Holley all but ignores Belichick's ten years or so with the New York Giants as defensive co-ordinator and (eventually) as assistant coach — where he established himself as an important defensive mind — only touching on those years in passing. Only cursory mentions are made throughout the book of the achievements of Belichick's defenses, and the dominating Giants' teams he helped construct..

The book goes back to when Belichick was nearly hired as the head coach of the Phoenix Cardinals in 1987 before that team moved from St Louis.

===Belichick's tenure in Cleveland===
Patriot Reign addresses the era four years later when Belichick would coach the Cleveland Browns, from 1991–1995. At the time, Belichick was the youngest NFL head coach, and one considered average at the time. The media disliked Belichick's policies of restricting access to the team after they'd enjoyed years of free access. Holley relates the Cleveland press's changing views about Belichick, and that he "may be worthy of respect", as he had taken a 2-14 team to 11-5 and the AFC playoffs in just three years.

Holley covers the Browns' departure from Cleveland to Baltimore, that left Browns owner Art Modell the most hated man in Cleveland — so much so that, only a few years prior, Modell wouldn't attend the funeral of a long time friend and associate, for fear of his life.

Holley addresses mistakes that Belichick admits he made with the press, Browns' management and the eccentric owner Art Modell in his first position as head coach. This section reveals that Belichick resents the press's perception that he had been a Parcells disciple—which Belichick states is disrespectful of the other great coaches he worked under prior to working under Parcells.

The following chapters highlight the author's opinion of Belichick as a complex man, cerebral coach, teacher and parent.
The book highlights Belichick's penchant for levity and storytelling, while being profane as is needed. This part of his history concludes with how Belichick parted ways with owner Art Modell and did not follow the team in the 1996–97 off season to Baltimore where it was reincarnated as today's Baltimore Ravens and enters near-contemporary history when Belichick first joined the New England Patriots.
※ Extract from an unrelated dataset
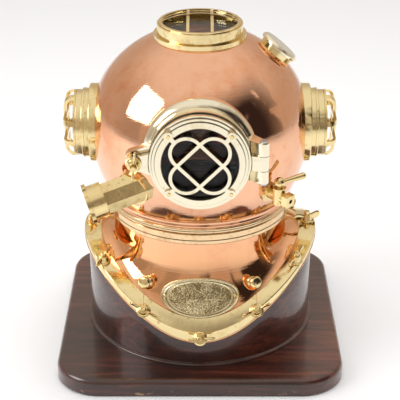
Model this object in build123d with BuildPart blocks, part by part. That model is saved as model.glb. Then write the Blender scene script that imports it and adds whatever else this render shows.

===Robert Kraft and Bill Parcells===
The book continues, focusing on 1996, when Belichick was hired immediately as by his old boss Bill Parcells to be the Patriots' defensive coordinator. (Belichick had worked under Parcells previously with the New York Giants.) The passage exposes the complex interpersonal dynamics governing the management interactions of the 1996 Patriots, the relationships between the Krafts and Parcells, and exposes key points in their characters, philosophies, and history.

As the new assistant head coach for the New England Patriots, Belichick soon found he'd become the ombudsman to the novice owners Robert Kraft and his son Jonathan, who had a stormy relationship with Parcells, whom they inherited when Kraft bought the team. It was noted that there was "a history" between the owners and Parcells that was leading to a deterioration in the team's relationship.
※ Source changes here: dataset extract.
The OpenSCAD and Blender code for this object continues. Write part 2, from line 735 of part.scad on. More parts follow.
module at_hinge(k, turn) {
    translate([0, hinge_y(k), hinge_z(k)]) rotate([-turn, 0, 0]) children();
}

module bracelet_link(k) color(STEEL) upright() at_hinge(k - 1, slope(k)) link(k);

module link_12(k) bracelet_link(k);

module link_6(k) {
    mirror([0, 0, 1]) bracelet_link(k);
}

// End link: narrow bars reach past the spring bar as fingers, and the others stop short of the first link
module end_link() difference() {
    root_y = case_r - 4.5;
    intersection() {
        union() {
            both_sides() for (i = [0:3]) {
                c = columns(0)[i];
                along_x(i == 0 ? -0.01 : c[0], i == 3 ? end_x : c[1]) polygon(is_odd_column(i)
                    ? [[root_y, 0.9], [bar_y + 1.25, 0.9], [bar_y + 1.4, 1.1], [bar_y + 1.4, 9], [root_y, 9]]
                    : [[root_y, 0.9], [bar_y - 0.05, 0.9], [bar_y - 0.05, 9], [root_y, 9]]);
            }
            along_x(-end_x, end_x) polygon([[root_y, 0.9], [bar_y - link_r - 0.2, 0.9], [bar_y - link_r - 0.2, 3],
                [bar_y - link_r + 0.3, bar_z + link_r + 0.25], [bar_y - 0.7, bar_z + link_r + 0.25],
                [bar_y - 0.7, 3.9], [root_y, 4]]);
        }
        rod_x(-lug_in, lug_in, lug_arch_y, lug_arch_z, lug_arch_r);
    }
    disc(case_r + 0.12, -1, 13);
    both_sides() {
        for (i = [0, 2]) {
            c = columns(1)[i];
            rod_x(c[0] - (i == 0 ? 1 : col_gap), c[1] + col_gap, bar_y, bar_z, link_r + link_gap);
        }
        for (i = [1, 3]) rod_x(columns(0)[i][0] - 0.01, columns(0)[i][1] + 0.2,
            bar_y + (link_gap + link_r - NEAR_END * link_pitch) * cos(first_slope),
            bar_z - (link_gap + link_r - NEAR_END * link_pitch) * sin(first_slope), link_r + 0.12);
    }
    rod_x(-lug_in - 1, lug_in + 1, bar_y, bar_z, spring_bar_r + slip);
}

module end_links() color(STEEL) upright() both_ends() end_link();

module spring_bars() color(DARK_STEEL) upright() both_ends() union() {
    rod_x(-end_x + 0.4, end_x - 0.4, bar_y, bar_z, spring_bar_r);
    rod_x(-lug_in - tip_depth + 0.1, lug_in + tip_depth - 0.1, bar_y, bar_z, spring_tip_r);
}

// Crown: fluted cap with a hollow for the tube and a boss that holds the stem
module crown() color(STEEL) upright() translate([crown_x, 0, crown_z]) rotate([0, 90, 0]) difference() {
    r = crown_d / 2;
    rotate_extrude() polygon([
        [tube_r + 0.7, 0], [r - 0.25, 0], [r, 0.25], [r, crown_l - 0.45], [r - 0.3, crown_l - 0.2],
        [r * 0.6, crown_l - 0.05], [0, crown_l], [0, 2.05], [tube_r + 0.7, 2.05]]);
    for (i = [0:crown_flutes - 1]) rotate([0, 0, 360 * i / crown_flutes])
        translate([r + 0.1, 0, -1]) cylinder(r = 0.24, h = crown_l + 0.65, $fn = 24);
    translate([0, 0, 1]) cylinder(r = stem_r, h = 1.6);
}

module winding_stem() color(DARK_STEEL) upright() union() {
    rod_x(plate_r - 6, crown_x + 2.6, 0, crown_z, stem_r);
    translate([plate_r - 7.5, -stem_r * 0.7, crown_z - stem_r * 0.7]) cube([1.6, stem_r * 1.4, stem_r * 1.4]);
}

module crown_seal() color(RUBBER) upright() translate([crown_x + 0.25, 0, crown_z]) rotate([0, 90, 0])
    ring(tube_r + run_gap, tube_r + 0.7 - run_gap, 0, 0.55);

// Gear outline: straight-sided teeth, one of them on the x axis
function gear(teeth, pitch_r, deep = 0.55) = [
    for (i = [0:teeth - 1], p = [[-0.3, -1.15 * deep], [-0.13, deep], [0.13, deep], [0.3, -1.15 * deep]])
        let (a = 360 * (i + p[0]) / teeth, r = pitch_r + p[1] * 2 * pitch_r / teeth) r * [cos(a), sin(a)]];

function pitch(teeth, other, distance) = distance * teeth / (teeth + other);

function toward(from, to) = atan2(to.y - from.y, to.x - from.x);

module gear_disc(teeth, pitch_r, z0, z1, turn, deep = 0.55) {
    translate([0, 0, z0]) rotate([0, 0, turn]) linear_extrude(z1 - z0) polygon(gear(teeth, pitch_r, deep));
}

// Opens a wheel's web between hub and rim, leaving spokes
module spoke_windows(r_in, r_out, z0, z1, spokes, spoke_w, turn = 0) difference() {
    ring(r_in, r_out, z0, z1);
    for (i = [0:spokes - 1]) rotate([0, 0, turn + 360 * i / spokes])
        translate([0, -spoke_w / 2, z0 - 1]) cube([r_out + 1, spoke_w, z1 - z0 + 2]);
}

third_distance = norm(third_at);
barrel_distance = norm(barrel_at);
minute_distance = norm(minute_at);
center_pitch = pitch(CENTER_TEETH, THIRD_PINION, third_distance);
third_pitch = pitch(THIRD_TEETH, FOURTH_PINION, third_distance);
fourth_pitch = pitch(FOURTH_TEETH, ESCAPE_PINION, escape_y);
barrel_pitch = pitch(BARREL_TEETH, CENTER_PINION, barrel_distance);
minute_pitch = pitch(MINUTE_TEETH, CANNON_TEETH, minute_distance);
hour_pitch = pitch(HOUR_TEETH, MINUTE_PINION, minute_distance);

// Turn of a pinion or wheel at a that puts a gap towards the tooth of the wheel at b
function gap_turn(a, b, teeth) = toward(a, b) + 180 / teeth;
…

The book then pauses to give a football background history of Robert Kraft, and then moving tangentially into the Krafts's business history, touches on Kraft's financial evaluation that the Patriots could not be successful economically as a franchise without also owning the stadium and its revenues. Kraft couldn't afford to buy the Patriots in 1988, but when former Patriots owner Billy Sullivan sold the team to Victor Kiam, Kraft prevented Sullivan and Foxboro Stadium from going bankrupt by purchasing the stadium, making him the team's landlord. This positioned Kraft — a lifelong Patriots fan — to purchase the team in 1994.
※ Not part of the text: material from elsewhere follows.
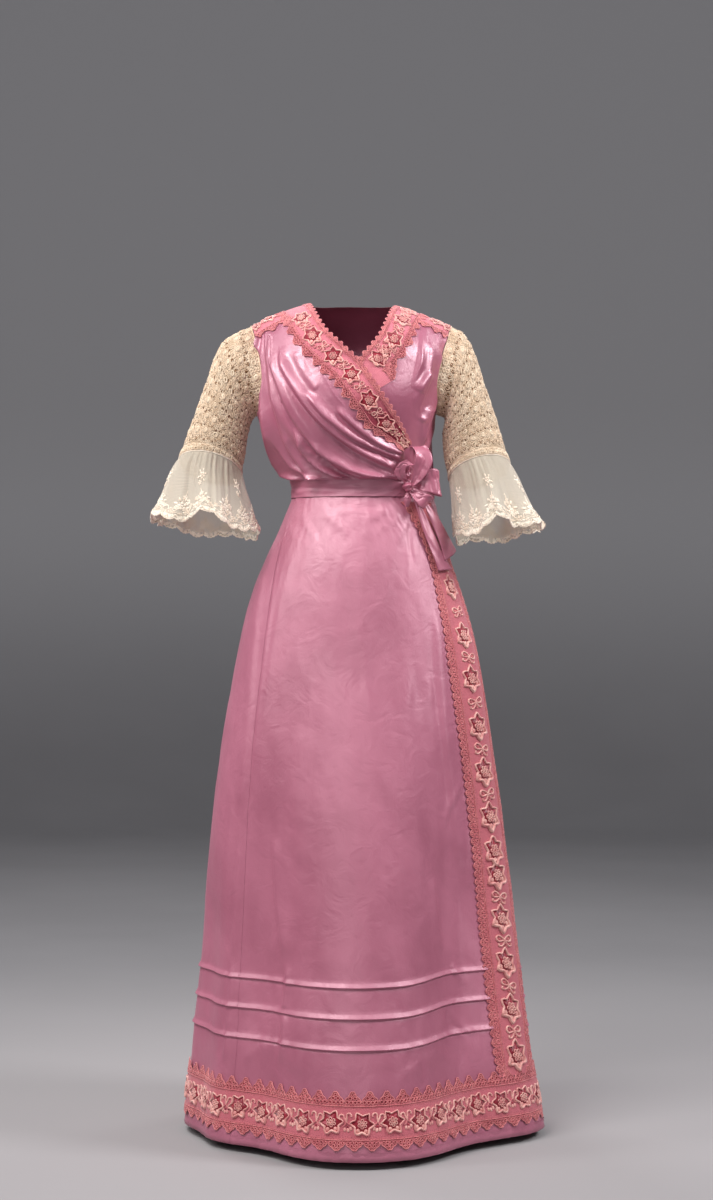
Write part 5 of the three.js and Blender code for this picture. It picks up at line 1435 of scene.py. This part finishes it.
def flounce_surface(name, side, ring, turn):
    """Net gathered onto the sleeve: small gathers at the top that join into waves at the hem."""
    ring, turn = np.broadcast_arrays(np.asarray(ring, float), np.asarray(turn, float))
    grown = ring / 4
    seed = FLOUNCE_SEED[name]
    uneven = turn + 9 * np.sin(np.radians(turn * 3 + seed)) + 5 * noise(turn / 30, ring / 3, seed)
    full = 0.65 + 0.35 * np.cos(np.radians(turn))
    wave = 7.5 * np.cos(np.radians(uneven * 9)) + 6.5 * np.cos(np.radians(uneven * 5 + seed * 3))
    wave = wave * grown * full
    gather = 2.0 * noise(uneven / 5.0, ring * 0.35, seed + 6)
    gather = gather * smooth(1 - grown * 0.8) * smooth(grown * 8 + 0.1)
    ripple = 2.4 * noise(uneven / 8, ring * 0.6, seed + 2) * grown
    return ring_point(FLOUNCES[name], side, ring, turn, wave + gather + ripple)


def down_lengths(p):
    """How far down a tube each of its rings lies."""
    return np.concatenate([[0], np.cumsum(np.linalg.norm(np.diff(p, axis=1), axis=-1).mean(0))])


def crochet_rings(cords, patch, around, total):
    """Corded rings round the open gaps."""
    for r in range(1, int(total / ROW_STEP) + 1):
        for k in range(int(around / GAP_STEP)):
            u, v = (k + 0.5) * GAP_STEP, total - r * ROW_STEP - (1 if k % 2 else -1) * GAP_SWAY
            if 5 < v < total - 12:
                cords.cord(patch, circle(u, v, 3.4 + rng.normal(0, 0.2), 8), 0.6, 0.9, 0.1, closed=True)


def crochet_motifs(cords, rosettes, patch, around, total):
    """Rosettes between the rows of gaps, most of them filled, with small rings beside them."""
    for r in range(int(total / ROW_STEP) + 1):
        for k in range(int(around / MOTIF_STEP) + 1):
            u = (k + 0.5 * (r % 2) + 0.25) * MOTIF_STEP + rng.normal(0, 0.9)
            v = total - (r + 0.5) * ROW_STEP + rng.normal(0, 0.9)
            if not (6 < u < around - 6 and 7 < v < total - 12):
                continue
            size = 4.7 + rng.normal(0, 0.6)
            if rng.random() < 0.72:
                rosettes.disc(patch, circle(u, v, size, 9), 0.7, 0.25)
                rosettes.cord(patch, circle(u, v, size * 0.55, 8), 0.6, 1.4, 0.2, closed=True)
                cords.cord(patch, circle(u, v, size + 1.5, 11), 0.7, 0.8, 0.1, closed=True)
            else:
                rosettes.cord(patch, circle(u, v, size * 0.75, 9), 1.2, 1.1, 0.2, closed=True)
            u = u + MOTIF_STEP / 2
            if u < around - 5:
                for dv in (-4.6, 0.6, 5.4):
                    ring = circle(u + rng.normal(0, 0.5), v + dv, 2.2, 7)
                    cords.cord(patch, ring, 0.6, 0.8, 0.1, closed=True)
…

The reader learns how former Patriots owner James Orthwein, unable to move the team as he could not break the long term lease with Foxboro Stadium, put the team up for sale in 1994; this time Kraft was able to outbid all others for the team, even though he had to pay a large price for the team, $200,000,000. With the purchase, Kraft inherited a strong-minded head coach with whom he had no relationship.

Holley next sketches in how the Krafts' business acumen improved the team's revenues, and established an ever-increasing fan base (in no small part by ending the dubious practice of blocking out local television coverage when there were seats available) which has resulted in consecutively increasing sales every years since, and a sold-out stadium since the 1996 season, with a waiting list for season tickets that goes for years.

Despite the team's marketing successes in 1996, the relationship between Kraft and Parcells was strained, and got worse with time. The new owners, with their net worth on the line, were unwilling to give a carte blanche to Parcells to spend on football operations. The Krafts believed in giving management plenty of space, but not a blank check without occasional questions and answers.

Parcells felt the owner was interfering with his prerogatives and what was needed to run a successful winning football franchise, especially in light of the new NFL salary cap which took effect in 1994. The result was a stalemate that led to Belichick — as newly hired Assistant Head Coach — mediating between the two in the 1996 season. Prior to the Patriots' appearance in Super Bowl XXXI, rumors dominated the sports media that Parcells intended to leave the Patriots after the Super Bowl, despite the fact Parcells was under contract through the 1997 season. These news reports were categorized as distracting and disruptive to the team in the weeks leading up to the Super Bowl.

The team president of the Patriots (Jonathan Kraft) is quoted in the book as saying "It was a very, very strange time, and when you are not an expert at this business—you know we were still very new to the business—it can be educational. Big Bill (ie. Parcells) had kept us in the dark on a lot of things. He probably misled us on some things. And we didn't know how to go about questioning it."

After leaving New England, Parcells and Belichick were hired as the head coach and defensive coordinator for the New York Jets. Belichick was presumed to be the heir apparent to take over the Jets head coaching position after Parcells departure.

But Belichick's tenure at the Jets helm was to be short lived. He infamously resigned after just one day as the team's head coach. Holley reveals Belichick's resignation was one sentence, which simply read, "I resign as HC of the NYJ", and was hand-written on a sheet of loose-leaf paper.